Die neue Casa-del-Libro-Filiale, ebenfalls die erste auf den Balearen, wird auf den Avenidas im ehemaligen C&A-Kids entstehen. Nur wenige Hundert Meter davon entfernt befindet sich seit sieben Jahren Palmas bislang größtes Buchgeschäft: Agapea. Auf 250 Quadratmetern bietet die Sortimentbuchhandlung ein breites Angebot. Die neue Casa del Libro soll Medienberichten zufolge rund 470 Quadratmeter zur Verfügung haben.

„Natürlich werden wir das in den Verkäufen zu spüren bekommen", sagt Francisco Hoyo, der Geschäftsführer von Agapea. Um Fnac mache auch er sich keine großen Sorgen. „Die verkaufen ja eher Bestseller, setzen nicht auf ein breites Sortiment, Casa del Libro hingegen schon." Wie man gegenüber dieser neuen Konkurrenz bestehen werde, habe er sich noch nicht überlegt. „Unsere Stärke sind sicherlich die Aktionen wie Buchpräsentationen und ­Lesungen", sagt er. „Davon werden wir noch mehr anbieten müssen, um die Kunden zu binden." Agapea werde die verschärfte Konkurrenz aber überleben. „Eher müssen sich die kleinen Buchläden Sorgen machen", sagt Francisco Hoyo.

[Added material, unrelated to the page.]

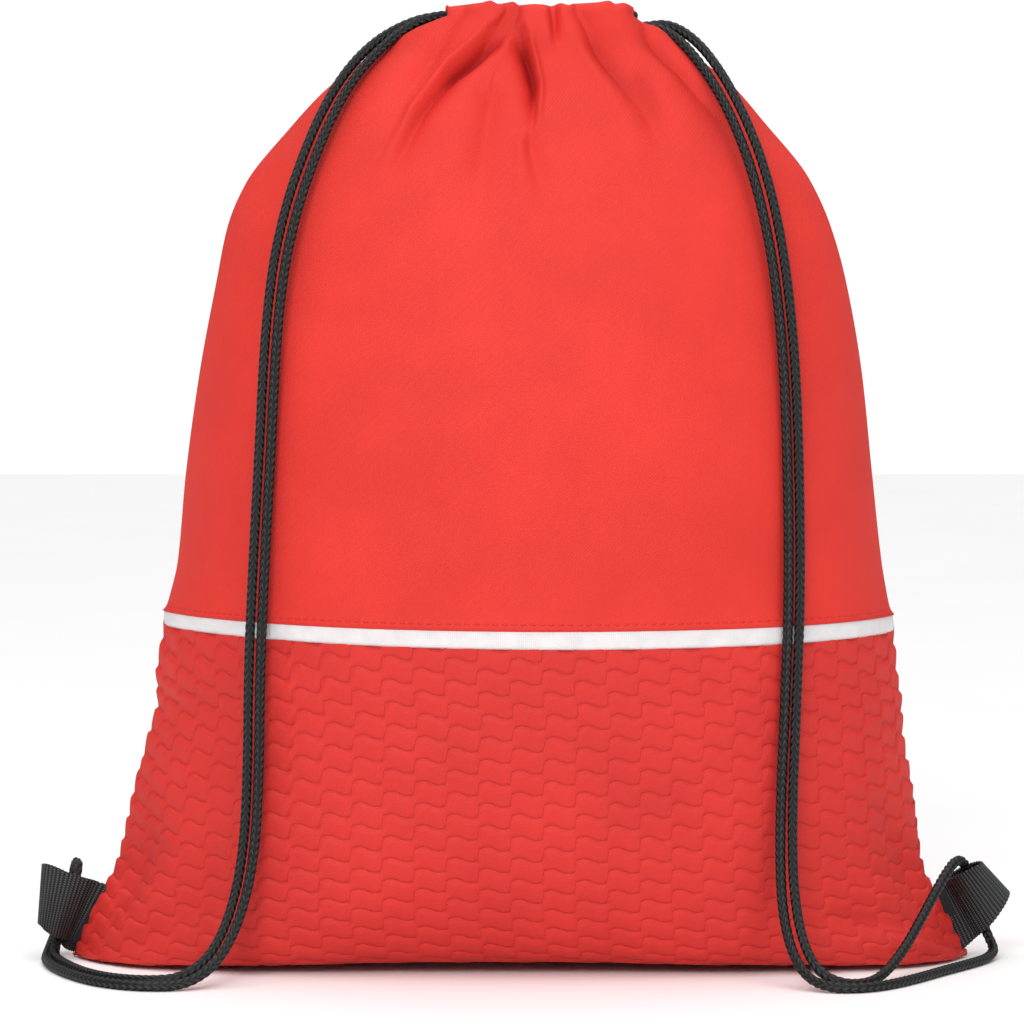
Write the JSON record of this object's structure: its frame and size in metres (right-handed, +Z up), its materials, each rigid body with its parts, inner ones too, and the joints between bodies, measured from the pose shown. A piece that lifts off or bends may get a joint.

Beratung statt Touchscreens

Das sieht Adrià García anders. Der 24-Jährige hat gerade mal vor zwei Wochen seinen ersten Buchladen Ínsula Literària im Open-Air-Einkaufszentrum Els Geranis in der Nähe des ­Carrer Sant Miquel eröffnet. „Ich mache mir da keinen Kopf", sagt er zuversichtlich. „Wir ­können ausgesuchte Titel und eine kompetente und individuelle Kundenberatung ­anbieten." Die Devise ist klar: Im Gegensatz zu den Fnac-Touchscreens, auf denen man sich durch das Sortiment wischen und hierbei auch auf den Online-Katalog zugreifen kann, kennt er die Wünsche seiner Kunden im besten Fall auswendig. Zudem setzt auch García auf kulturelle Veranstaltungen.

Nur wenige Schritte von seinem Geschäft hat kürzlich auch der alteingesessene Buchladen Ramon Llull neu eröffnet, nachdem er den ­alten Standort in Carrer Argenteria wegen ­einer Mieterhöhung verlassen musste. Buchhändlerin Joana Berber gibt sich deutlich ­zugeknöpfter. „Ich möchte keine Werbung für diese Leute machen, indem ich das kommentiere. Wir haben zudem ein ganz anderes Angebot als sie."

Ein Ort für Kulturevents

Nur mit der Verstärkung des kulturellen Rahmenprogramms werden die kleinen Läden sich nicht gegen die Mega-Geschäfte durchsetzen können. Denn natürlich setzen auch die auf Veranstaltungen. Fnac hat angekündigt, auch in der neuen Filiale auf der Insel ein „Forum" für diverse Events einzurichten.

Bei der Eröffnungsfeier am Freitag treten dort nicht nur der mallorquinische Sänger Bruno Sotos und die Band OR auf. Der bekannte Comic-Zeichner Bartolomé Seguí signiert Bücher und wird zudem als Schirmherr des neuen Geschäfts präsentiert. Eine nicht unverfängliche Verpflichtung, befindet sich doch ­direkt gegenüber der Comic-Laden Gotham, eine Institution bei Comic-Fans der Insel. Die dortigen Mitarbeiter wollen den neuen Nachbarn denn auch nicht kommentieren.

Sicher ist: Die Kleinen geben nicht kampflos auf. In ­einer Seitenstraße des Carrer Sant Miquel hat vor wenigen Tagen die Buchhandlung Biblioteca de Babel eine weitere Filiale eröffnet: „Alejandría" setzt auf nur 1.000 ausgewählte Titel. Der beim jungen und hippen Publikum ­beliebte Kulturladen Rata Corner zog erst im September in ein Geschäft mit größerer ­Ladenfläche in die Nähe der Einkaufsstraße ­Blanquerna. Und dann ist da noch der unkaputtbare Optimismus des Adrià García von Ínsula Literària: „Dass diese großen Ketten hierher kommen, zeigt doch nur, dass es in Palma einen Markt für Bücher gibt."